> _PROVIDED MATERIAL_
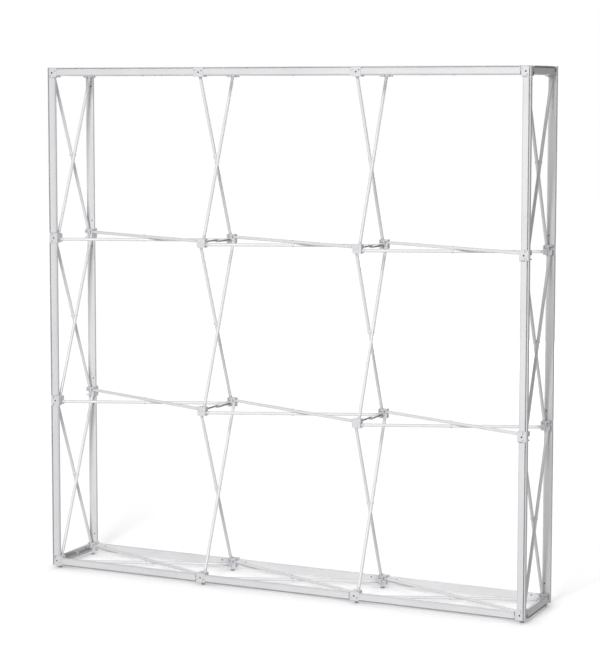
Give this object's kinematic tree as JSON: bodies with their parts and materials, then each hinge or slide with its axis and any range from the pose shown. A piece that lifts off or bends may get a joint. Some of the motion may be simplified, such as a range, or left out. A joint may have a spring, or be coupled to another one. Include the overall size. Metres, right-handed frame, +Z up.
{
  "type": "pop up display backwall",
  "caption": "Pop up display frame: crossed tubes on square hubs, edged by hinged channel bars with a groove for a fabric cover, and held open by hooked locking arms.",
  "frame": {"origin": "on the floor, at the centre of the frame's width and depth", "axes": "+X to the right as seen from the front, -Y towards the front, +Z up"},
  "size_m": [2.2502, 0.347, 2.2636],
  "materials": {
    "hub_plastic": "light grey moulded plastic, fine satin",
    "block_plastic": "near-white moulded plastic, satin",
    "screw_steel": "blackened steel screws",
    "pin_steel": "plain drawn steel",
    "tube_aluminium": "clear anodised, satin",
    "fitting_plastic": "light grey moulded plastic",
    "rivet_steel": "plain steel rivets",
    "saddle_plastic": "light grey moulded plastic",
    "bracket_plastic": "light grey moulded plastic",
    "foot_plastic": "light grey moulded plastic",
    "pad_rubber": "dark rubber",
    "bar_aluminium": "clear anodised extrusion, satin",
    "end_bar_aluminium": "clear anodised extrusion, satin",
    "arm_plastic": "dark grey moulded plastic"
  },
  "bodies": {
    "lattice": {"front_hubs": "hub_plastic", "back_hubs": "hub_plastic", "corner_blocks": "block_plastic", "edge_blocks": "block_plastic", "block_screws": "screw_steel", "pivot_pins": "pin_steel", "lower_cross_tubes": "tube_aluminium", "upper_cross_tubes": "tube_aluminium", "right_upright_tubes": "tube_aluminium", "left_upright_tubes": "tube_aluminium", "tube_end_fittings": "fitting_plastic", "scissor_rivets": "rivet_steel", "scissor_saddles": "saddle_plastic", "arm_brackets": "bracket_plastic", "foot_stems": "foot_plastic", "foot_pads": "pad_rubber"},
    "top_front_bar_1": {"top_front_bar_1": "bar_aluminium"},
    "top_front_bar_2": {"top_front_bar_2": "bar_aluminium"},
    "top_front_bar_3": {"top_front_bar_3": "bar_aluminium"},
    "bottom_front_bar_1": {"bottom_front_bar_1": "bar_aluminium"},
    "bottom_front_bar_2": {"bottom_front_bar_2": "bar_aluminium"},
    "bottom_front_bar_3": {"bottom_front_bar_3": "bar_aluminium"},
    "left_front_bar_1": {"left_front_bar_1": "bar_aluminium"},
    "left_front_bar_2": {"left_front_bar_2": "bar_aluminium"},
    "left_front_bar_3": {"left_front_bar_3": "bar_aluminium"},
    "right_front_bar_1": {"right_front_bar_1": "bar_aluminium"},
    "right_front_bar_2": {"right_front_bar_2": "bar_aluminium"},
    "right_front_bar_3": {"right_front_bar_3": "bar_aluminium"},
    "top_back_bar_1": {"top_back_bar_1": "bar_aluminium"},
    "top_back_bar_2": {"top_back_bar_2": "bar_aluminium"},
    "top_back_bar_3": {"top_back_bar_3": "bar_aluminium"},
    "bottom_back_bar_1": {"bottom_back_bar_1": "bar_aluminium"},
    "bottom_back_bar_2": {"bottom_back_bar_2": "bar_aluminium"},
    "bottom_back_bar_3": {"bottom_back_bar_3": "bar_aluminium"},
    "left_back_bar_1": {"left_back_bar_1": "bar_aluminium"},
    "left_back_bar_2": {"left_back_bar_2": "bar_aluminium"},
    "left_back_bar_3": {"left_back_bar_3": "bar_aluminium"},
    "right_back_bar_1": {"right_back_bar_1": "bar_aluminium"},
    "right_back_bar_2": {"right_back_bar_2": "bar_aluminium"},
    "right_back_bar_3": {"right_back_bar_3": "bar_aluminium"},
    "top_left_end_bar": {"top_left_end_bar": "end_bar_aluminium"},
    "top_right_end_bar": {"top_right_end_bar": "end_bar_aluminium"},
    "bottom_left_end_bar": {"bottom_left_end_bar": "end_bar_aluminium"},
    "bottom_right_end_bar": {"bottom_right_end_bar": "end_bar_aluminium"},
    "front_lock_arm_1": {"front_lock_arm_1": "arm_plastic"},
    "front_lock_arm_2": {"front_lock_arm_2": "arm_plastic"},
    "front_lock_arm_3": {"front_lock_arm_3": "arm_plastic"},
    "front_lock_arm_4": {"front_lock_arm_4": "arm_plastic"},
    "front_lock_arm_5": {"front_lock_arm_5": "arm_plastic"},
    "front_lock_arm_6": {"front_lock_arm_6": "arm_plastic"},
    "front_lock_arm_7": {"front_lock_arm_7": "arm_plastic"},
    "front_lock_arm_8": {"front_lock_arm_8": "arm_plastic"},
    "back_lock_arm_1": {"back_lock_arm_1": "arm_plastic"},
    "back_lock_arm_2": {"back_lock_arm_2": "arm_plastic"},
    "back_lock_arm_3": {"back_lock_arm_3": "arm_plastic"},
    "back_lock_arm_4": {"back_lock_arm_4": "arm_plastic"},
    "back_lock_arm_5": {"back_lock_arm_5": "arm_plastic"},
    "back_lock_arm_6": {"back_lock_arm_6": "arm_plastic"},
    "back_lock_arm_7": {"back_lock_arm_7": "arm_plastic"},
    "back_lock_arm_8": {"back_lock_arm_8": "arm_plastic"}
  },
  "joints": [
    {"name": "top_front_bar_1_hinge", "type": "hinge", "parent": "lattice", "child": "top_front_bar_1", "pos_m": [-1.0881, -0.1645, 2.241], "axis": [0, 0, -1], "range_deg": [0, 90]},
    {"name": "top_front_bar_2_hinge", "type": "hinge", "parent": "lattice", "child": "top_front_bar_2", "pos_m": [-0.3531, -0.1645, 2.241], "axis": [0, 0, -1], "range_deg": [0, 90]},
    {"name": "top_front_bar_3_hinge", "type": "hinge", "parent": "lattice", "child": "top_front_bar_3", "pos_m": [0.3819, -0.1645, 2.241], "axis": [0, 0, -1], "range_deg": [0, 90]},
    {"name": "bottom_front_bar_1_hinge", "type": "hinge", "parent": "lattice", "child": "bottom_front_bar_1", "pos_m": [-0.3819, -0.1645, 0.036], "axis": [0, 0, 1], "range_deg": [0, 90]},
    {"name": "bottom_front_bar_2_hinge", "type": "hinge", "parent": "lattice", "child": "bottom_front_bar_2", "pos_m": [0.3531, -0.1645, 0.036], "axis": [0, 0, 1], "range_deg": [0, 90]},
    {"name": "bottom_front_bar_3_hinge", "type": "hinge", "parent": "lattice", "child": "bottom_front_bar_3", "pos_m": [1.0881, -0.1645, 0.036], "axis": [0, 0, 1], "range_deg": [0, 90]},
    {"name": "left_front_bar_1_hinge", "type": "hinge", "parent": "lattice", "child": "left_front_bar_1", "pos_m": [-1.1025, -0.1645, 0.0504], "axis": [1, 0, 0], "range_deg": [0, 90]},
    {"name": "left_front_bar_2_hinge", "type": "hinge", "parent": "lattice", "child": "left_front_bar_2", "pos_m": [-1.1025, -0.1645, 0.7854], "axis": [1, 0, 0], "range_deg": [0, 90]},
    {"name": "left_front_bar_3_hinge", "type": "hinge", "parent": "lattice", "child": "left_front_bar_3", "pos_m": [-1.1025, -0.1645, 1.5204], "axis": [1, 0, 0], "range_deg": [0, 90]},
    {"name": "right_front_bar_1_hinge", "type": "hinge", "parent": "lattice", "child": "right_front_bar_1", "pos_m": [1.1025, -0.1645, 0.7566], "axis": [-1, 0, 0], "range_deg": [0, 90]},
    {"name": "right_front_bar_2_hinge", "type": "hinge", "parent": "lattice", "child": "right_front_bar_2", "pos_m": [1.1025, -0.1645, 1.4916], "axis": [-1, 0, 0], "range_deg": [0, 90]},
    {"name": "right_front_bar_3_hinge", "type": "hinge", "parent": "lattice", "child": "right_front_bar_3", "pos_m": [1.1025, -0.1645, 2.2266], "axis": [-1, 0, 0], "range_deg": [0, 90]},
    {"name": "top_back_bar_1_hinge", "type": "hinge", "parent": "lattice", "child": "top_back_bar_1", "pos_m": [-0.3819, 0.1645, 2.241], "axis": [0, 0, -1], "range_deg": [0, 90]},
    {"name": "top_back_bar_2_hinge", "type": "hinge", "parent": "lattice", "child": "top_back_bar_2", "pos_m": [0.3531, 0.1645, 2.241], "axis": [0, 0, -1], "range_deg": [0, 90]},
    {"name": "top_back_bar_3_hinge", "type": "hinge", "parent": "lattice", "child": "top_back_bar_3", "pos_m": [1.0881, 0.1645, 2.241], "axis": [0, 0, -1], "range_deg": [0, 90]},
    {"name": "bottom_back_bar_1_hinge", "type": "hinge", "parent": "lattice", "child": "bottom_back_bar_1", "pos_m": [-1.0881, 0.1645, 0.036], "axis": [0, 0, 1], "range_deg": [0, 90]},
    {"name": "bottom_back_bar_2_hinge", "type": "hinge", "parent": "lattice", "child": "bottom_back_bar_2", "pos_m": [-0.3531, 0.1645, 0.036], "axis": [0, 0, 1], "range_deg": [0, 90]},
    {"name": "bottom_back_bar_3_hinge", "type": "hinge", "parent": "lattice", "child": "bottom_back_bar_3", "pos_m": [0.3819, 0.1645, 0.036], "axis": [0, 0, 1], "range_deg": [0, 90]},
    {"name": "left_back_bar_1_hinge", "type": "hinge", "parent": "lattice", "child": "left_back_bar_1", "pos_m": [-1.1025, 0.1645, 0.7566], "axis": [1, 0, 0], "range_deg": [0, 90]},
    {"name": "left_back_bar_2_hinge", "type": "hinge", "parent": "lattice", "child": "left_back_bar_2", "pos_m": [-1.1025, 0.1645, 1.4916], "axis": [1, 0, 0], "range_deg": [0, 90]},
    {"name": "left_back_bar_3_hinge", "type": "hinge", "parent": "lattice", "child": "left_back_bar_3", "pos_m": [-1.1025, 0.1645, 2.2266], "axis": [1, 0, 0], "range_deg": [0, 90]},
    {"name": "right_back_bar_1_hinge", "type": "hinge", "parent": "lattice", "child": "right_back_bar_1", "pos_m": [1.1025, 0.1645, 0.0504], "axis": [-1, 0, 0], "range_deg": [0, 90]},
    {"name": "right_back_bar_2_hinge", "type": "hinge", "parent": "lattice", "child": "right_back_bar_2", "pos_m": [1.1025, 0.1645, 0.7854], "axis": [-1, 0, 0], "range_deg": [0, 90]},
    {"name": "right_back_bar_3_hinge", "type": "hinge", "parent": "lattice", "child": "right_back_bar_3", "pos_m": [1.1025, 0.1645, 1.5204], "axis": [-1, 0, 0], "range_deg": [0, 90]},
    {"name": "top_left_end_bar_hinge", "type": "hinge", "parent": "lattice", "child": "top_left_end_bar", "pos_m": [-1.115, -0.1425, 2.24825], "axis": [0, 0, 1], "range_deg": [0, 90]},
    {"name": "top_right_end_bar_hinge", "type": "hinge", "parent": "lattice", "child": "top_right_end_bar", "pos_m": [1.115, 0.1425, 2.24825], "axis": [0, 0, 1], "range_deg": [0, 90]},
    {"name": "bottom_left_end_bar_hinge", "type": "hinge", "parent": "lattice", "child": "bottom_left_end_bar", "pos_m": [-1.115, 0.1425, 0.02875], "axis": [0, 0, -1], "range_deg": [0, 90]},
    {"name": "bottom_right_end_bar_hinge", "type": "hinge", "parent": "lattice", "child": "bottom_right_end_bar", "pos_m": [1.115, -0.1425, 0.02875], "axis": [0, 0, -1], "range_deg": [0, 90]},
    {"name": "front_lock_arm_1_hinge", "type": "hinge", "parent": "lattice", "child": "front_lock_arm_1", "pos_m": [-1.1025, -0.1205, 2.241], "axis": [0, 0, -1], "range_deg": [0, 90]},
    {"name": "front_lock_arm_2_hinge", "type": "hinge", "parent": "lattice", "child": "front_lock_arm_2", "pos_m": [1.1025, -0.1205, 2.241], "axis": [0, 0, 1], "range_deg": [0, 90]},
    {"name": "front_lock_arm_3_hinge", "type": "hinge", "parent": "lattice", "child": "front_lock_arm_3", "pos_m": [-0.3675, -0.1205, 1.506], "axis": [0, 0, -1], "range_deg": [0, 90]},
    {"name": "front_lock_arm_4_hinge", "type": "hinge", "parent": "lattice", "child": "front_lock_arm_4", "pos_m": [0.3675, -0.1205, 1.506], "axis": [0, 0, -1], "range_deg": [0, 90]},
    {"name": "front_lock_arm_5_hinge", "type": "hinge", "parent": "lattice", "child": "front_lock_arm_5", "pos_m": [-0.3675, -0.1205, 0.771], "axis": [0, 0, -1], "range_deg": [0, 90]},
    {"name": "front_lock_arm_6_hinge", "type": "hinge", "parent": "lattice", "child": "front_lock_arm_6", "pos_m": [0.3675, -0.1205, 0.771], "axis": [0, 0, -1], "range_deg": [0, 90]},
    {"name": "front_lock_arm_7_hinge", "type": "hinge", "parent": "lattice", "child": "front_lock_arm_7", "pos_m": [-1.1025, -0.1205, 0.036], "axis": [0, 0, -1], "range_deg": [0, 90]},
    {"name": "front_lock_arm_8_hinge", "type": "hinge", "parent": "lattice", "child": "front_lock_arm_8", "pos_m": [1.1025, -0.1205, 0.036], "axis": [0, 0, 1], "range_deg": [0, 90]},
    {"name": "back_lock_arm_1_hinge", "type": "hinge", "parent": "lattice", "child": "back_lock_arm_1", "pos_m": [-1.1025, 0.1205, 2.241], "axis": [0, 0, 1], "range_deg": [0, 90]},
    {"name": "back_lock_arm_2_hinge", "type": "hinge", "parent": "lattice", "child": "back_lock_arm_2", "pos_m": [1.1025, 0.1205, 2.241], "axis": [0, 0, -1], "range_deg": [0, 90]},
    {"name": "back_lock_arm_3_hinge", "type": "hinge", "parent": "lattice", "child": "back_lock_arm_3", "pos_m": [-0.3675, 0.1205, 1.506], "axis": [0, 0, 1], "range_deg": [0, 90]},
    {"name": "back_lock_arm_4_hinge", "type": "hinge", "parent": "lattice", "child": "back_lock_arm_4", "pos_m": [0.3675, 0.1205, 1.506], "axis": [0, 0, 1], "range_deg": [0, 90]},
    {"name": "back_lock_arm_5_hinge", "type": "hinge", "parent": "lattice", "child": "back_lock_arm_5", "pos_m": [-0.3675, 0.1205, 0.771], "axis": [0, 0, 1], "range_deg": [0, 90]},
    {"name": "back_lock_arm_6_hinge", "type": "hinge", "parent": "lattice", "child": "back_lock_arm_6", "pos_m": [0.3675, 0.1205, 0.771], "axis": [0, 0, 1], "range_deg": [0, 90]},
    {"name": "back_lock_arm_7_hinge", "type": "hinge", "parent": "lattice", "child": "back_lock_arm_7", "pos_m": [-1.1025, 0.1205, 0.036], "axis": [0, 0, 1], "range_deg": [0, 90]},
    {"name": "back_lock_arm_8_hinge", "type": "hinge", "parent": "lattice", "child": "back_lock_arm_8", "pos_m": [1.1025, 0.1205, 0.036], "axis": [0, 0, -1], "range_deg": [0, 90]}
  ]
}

> _WHAT TO PRODUCE_
Look over the listing above. Pick out and copy every line that includes "materials".

> _EXPECTED OUTPUT_
Give this object's kinematic tree as JSON: bodies with their parts and materials, then each hinge or slide with its axis and any range from the pose shown. A piece that lifts off or bends may get a joint. Some of the motion may be simplified, such as a range, or left out. A joint may have a spring, or be coupled to another one. Include the overall size. Metres, right-handed frame, +Z up.
  "materials": {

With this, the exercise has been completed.